Every spring, Jews around the world celebrate Passover. The highlight of the holiday is the Seder—a festive meal when the story of the Jewish exodus from Egypt is recalled and celebrated across the generations. Wine, considered the drink of royalty, plays a central role in the Seder ritual. Jews are commanded to drink four cups throughout the evening as a symbol of freedom from bondage.
That’s a lot of wine!
Fortunately, the pandemic couldn’t stop the evolution and expansion of the kosher wine market, and there will be no shortage of wine options when the 8-day Passover holiday begins on April 15. Quite the contrary.
“Consumers looking for wines from renowned regions throughout the old and new world can satisfy their thirst with more options than ever before,” said wine expert Gabriel Geller, Director of Public Relations for Royal Wine Corp., the largest manufacturer, importer, and exporter of kosher wine.
It seems the problem is not the availability of great wine but the overwhelming number of great wines to choose from. "Royal Wine offers a delicious selection of kosher for Passover wines from around the world,” said Geller. “Some of the top producers are creating award-winning varietals at every price point.” With Passover just around the corner, he wants to take the guesswork out of buying wine.
Red or white? For those who love a luxurious, bold, layered red, Geller recommends Jewel, Psagot’s new flagship wine (SRP $150). “It’s an impressive bottle of wine with notes of rich black fruit, cedar, and vanilla.”
White wine enthusiasts will enjoy Rimapere (SRP $23), “a delicious, fragrant, floral, citrusy Sauvignon Blanc”. And it’s hard to go wrong with Baron Herzog Rosé (SRP $12). “Fruit-forward, light, flavorful and crisp,” he says, “this crowd-pleaser is a fantastic value.”
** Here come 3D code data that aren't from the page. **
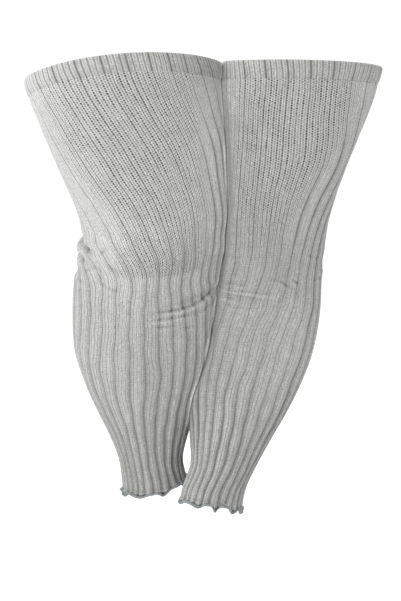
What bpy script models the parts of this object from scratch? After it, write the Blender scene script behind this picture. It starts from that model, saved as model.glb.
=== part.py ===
"""A pair of thigh-high ribbed leg warmers, holding the form they have when worn side by side.

Each one is a knitted tube with a folded band at the thigh and a stretched, wavy edge at the ankle.
The origin is where the two bands are held, between the legs: +Z is up and -Y is the front.
"""
import math
from collections import namedtuple

import bmesh
import bpy
import numpy as np

MM = 0.001

# Knit
RIBS = 28  # wide ribs round each leg
WALL = 2.0 * MM  # cloth under the grooves
SHOULDER = 0.25  # share of a rib at which its flat top begins
SEAM_GAP = 0.3 * MM
PRESS_GAP = 0.9 * MM  # between the two legs where they press together
PRESS_SOFTNESS = 4.0 * MM  # how roundly the cloth turns into the pressed flat
PRESS_SHIFT = 6.0 * MM  # how much further the left leg, which lies behind, gives way

# Thigh band
BAND_HEIGHT = 26 * MM
BAND_PROUD = 2.4 * MM
BAND_WALL = 4.5 * MM
BAND_LIP = 1.0 * MM  # how far inside the tube's face the rim of the fold lies

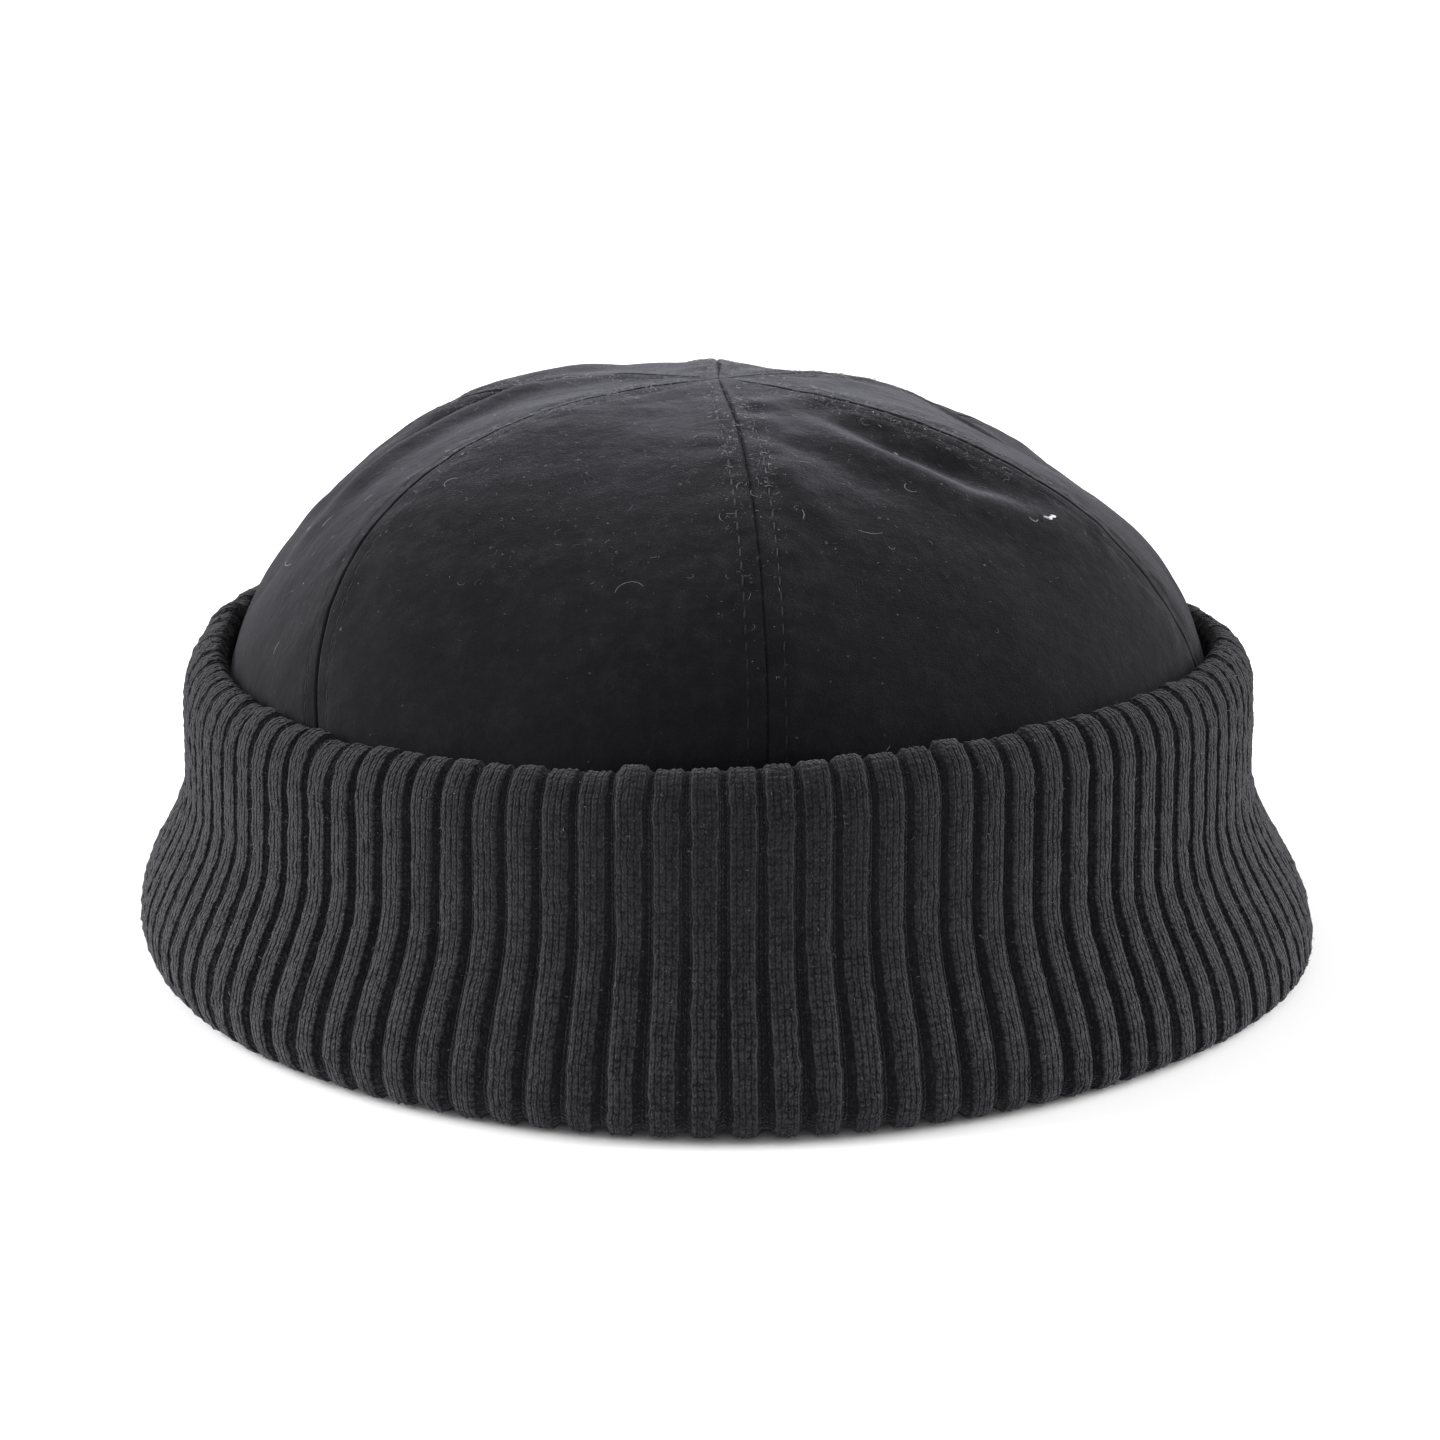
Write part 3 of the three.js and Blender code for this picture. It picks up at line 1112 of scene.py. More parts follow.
    def seam_relief(self, distance: Array, travelled: Array, tightness: Array) -> Array:
        """Gives the height of the cloth beside a seam.

        Args:
            distance: Distance from the seam.
            travelled: Length along the seam, which places the stitches.
            tightness: 1 where the panel is wide, less where the seams run together.

        Returns:
            Heights above the plain panel.
        """
        reach = self.row_distance * tightness
        groove = -self.groove_depth * bell(distance, 0.0, self.groove_width)
        groove -= self.ridge_ease * bell(distance, 0.0, self.ridge_width)
        flat_until = self.row_distance * self.allowance_start
        fallen = smooth_step(distance, flat_until, self.allowance_width)
        raised = self.allowance_lift * (1 - fallen)
        wave = np.cos(2 * math.pi * travelled / self.stitch_pitch)
        stitch = 1 - self.stitch_pull + self.stitch_pull * wave
        dent = -self.row_dent * stitch * bell(distance, reach, self.row_dent_width)
        return (raised + dent) * tightness**2 + groove * tightness

    def panel(self, index: int) -> tuple[MeshMaker, list[SeamLine]]:
        """Works out one panel.

        Args:
            index: Which panel.

        Returns:
            Its mesh, and the topstitched lines along its left and right edges.
        """
        plan = self.panels[index]
        following = self.panels[(index + 1) % len(self.panels)]
        next_bearing = plan.bearing + (following.bearing - plan.bearing) % FULL_TURN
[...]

Of special interest to the wine world is the return of a kosher batch from the very prestigious Château Pontet-Canet, 5th Cru Pauillac (SRP $225). Geller warns that it may be very difficult to find this fine Bordeaux. “The 2019 vintage is extremely limited and fully pre-booked pre-release in March,” he explains.
However, it will be easy to sample a good selection from Baron Herzog, the historic entry-level quality kosher wines from Herzog Wine Cellars. “They recently underwent a complete revamping,” Geller notes. “Reasonably priced at $9 to $13, Baron Herzog showcases the best in California wines.”
New from South Africa - Royal Wine has added ESSA Winery to its portfolio, just in time for Passover. This new boutique winery produces arguably the best quality kosher wine to ever come out of South Africa. ESSA offers four different wines - a white Bordeaux-style blend, a red Bordeaux-style blend, a Malbec, and a Cabernet Franc grown in some of South Africa’s most prized vineyards. The wines range from SRP $20-$50. ESSA is the dream come true of Joshua Rynderman, a young Boston-raised winemaker. He spends half of the year making kosher wine in California and the other half making kosher wine in South Africa. Chana, his South African wife, is the CEO.
Carmel Winery’s new Carmel Special Reserve 40th Anniversary Edition 2016 (SRP $80) is also high on Geller’s list. “This wine is a tribute to the legendary 1976 Carmel Special Reserve, Israel’s first modern high-quality red wine.” Carmel, the pioneer of the modern Israeli wine industry, was founded by Château Lafite’s Baron Edmond de Rothschild in 1882.
Rounding out Geller’s recommendations are Rothschild’s Rimapere Sauvignon Blanc 2021 from New Zealand (SRP $25) and semi-dry rosés and a Pinot Noirs from Tura, the estate winery in the heart of biblical Israel (SRP $25-$90).
As for coming trends, Geller is pleased to note that Burgundy is making a comeback, and fans of Italian wine can look for new releases in the coming months, including a Vermentino, a Barbera d’Asti, and a Super Tuscan.